What you have to do >>
Reproduce the material in full, exactly as written.
_ _ _ _ _ _ _
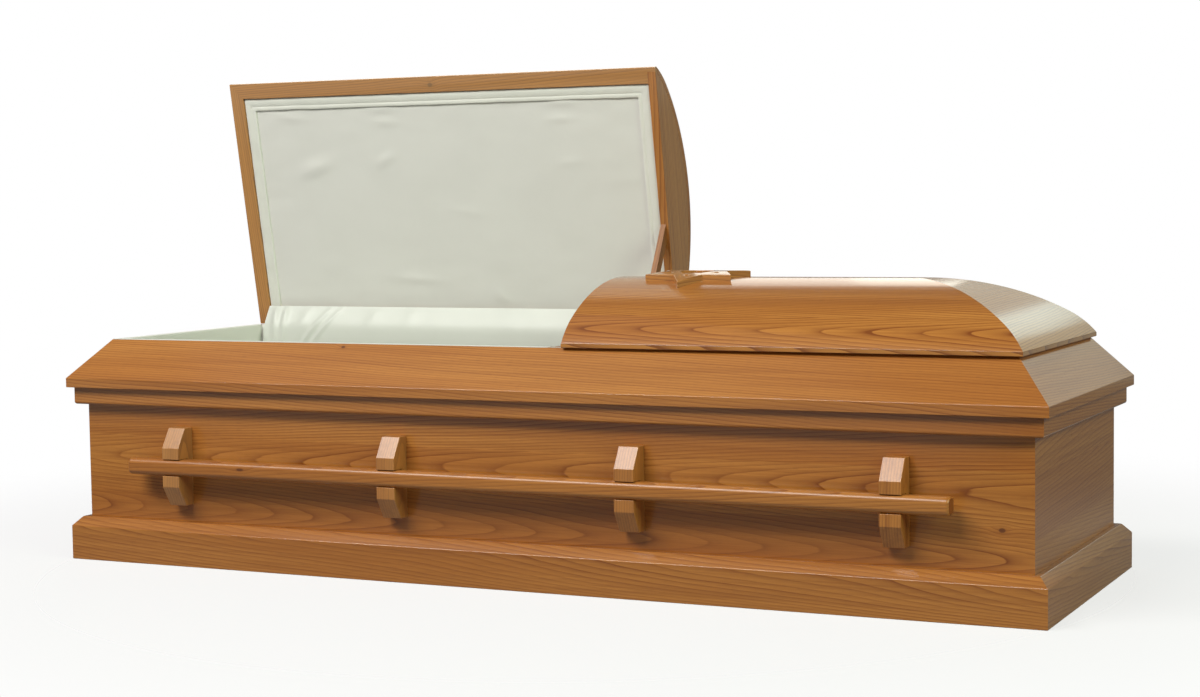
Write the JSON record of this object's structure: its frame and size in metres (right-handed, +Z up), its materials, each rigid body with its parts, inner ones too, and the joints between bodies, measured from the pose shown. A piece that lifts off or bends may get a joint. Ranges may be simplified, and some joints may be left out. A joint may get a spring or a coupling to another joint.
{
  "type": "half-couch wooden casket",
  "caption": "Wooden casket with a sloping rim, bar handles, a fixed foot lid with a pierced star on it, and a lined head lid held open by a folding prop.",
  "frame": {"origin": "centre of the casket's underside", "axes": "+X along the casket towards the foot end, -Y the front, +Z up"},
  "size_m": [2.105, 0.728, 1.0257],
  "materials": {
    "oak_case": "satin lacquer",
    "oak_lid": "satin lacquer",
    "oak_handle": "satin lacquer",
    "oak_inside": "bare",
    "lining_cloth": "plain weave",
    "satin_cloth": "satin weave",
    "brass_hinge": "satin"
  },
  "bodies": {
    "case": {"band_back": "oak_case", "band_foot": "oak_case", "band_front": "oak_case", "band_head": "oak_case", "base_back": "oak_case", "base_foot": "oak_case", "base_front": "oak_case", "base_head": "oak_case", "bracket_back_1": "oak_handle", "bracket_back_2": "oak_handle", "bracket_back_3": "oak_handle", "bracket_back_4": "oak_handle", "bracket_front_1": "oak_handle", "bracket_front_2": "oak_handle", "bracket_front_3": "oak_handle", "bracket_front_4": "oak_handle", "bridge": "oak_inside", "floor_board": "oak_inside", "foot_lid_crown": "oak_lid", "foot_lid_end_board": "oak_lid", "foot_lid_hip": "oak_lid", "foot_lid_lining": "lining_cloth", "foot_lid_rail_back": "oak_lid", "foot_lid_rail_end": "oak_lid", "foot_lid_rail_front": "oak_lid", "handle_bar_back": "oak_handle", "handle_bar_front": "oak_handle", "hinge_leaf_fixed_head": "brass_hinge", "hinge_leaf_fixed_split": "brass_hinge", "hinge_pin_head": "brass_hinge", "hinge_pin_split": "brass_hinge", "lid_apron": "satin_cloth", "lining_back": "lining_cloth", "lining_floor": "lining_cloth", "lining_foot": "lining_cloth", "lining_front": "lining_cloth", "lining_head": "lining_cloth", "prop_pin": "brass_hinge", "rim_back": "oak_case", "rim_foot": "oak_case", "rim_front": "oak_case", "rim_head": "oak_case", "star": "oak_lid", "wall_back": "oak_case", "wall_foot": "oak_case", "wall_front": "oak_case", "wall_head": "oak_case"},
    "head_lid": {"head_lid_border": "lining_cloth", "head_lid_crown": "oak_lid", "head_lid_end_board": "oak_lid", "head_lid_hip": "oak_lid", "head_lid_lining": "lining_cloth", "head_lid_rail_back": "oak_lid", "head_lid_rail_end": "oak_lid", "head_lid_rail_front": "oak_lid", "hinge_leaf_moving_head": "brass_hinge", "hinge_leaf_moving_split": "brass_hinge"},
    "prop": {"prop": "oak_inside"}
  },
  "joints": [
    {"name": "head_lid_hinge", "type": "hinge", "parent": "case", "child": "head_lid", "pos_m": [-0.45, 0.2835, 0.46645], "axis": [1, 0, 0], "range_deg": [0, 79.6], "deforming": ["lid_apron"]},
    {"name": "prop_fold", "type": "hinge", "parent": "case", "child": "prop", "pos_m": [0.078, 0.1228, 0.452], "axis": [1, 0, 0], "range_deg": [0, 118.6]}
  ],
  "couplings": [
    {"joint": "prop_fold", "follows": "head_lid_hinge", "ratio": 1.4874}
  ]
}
_ _ _ _ _ _ _
Final result >>
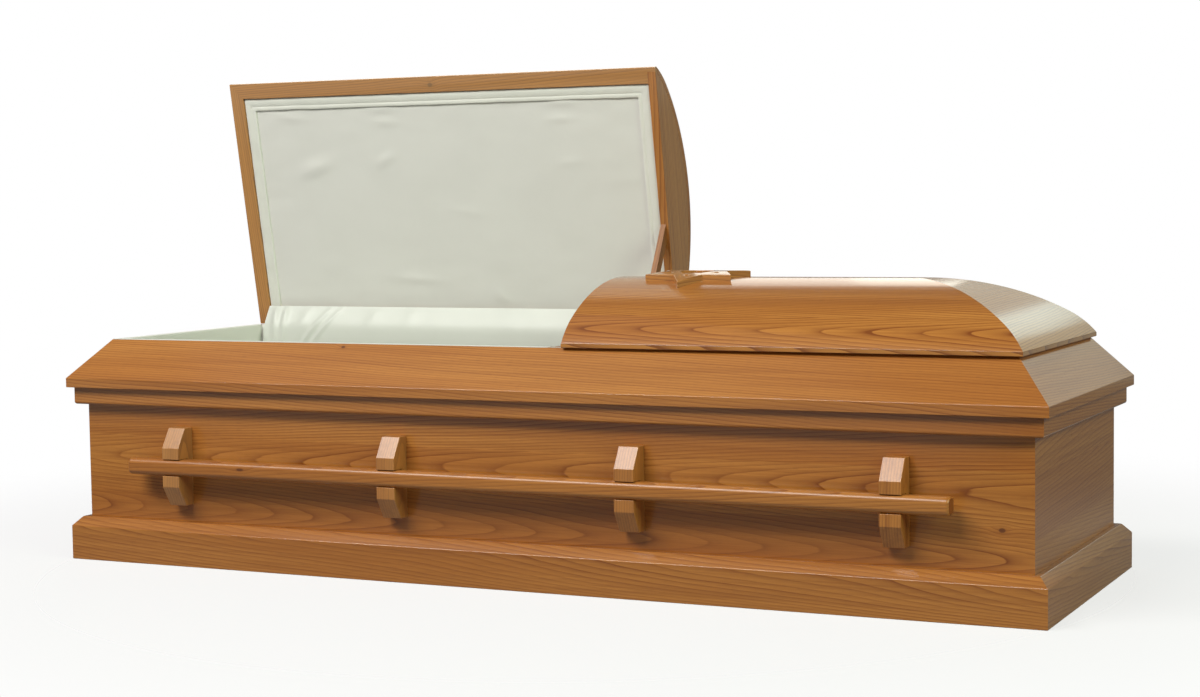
Write the JSON record of this object's structure: its frame and size in metres (right-handed, +Z up), its materials, each rigid body with its parts, inner ones too, and the joints between bodies, measured from the pose shown. A piece that lifts off or bends may get a joint. Ranges may be simplified, and some joints may be left out. A joint may get a spring or a coupling to another joint.
{
  "type": "half-couch wooden casket",
  "caption": "Wooden casket with a sloping rim, bar handles, a fixed foot lid with a pierced star on it, and a lined head lid held open by a folding prop.",
  "frame": {"origin": "centre of the casket's underside", "axes": "+X along the casket towards the foot end, -Y the front, +Z up"},
  "size_m": [2.105, 0.728, 1.0257],
  "materials": {
    "oak_case": "satin lacquer",
    "oak_lid": "satin lacquer",
    "oak_handle": "satin lacquer",
    "oak_inside": "bare",
    "lining_cloth": "plain weave",
    "satin_cloth": "satin weave",
    "brass_hinge": "satin"
  },
  "bodies": {
    "case": {"band_back": "oak_case", "band_foot": "oak_case", "band_front": "oak_case", "band_head": "oak_case", "base_back": "oak_case", "base_foot": "oak_case", "base_front": "oak_case", "base_head": "oak_case", "bracket_back_1": "oak_handle", "bracket_back_2": "oak_handle", "bracket_back_3": "oak_handle", "bracket_back_4": "oak_handle", "bracket_front_1": "oak_handle", "bracket_front_2": "oak_handle", "bracket_front_3": "oak_handle", "bracket_front_4": "oak_handle", "bridge": "oak_inside", "floor_board": "oak_inside", "foot_lid_crown": "oak_lid", "foot_lid_end_board": "oak_lid", "foot_lid_hip": "oak_lid", "foot_lid_lining": "lining_cloth", "foot_lid_rail_back": "oak_lid", "foot_lid_rail_end": "oak_lid", "foot_lid_rail_front": "oak_lid", "handle_bar_back": "oak_handle", "handle_bar_front": "oak_handle", "hinge_leaf_fixed_head": "brass_hinge", "hinge_leaf_fixed_split": "brass_hinge", "hinge_pin_head": "brass_hinge", "hinge_pin_split": "brass_hinge", "lid_apron": "satin_cloth", "lining_back": "lining_cloth", "lining_floor": "lining_cloth", "lining_foot": "lining_cloth", "lining_front": "lining_cloth", "lining_head": "lining_cloth", "prop_pin": "brass_hinge", "rim_back": "oak_case", "rim_foot": "oak_case", "rim_front": "oak_case", "rim_head": "oak_case", "star": "oak_lid", "wall_back": "oak_case", "wall_foot": "oak_case", "wall_front": "oak_case", "wall_head": "oak_case"},
    "head_lid": {"head_lid_border": "lining_cloth", "head_lid_crown": "oak_lid", "head_lid_end_board": "oak_lid", "head_lid_hip": "oak_lid", "head_lid_lining": "lining_cloth", "head_lid_rail_back": "oak_lid", "head_lid_rail_end": "oak_lid", "head_lid_rail_front": "oak_lid", "hinge_leaf_moving_head": "brass_hinge", "hinge_leaf_moving_split": "brass_hinge"},
    "prop": {"prop": "oak_inside"}
  },
  "joints": [
    {"name": "head_lid_hinge", "type": "hinge", "parent": "case", "child": "head_lid", "pos_m": [-0.45, 0.2835, 0.46645], "axis": [1, 0, 0], "range_deg": [0, 79.6], "deforming": ["lid_apron"]},
    {"name": "prop_fold", "type": "hinge", "parent": "case", "child": "prop", "pos_m": [0.078, 0.1228, 0.452], "axis": [1, 0, 0], "range_deg": [0, 118.6]}
  ],
  "couplings": [
    {"joint": "prop_fold", "follows": "head_lid_hinge", "ratio": 1.4874}
  ]
}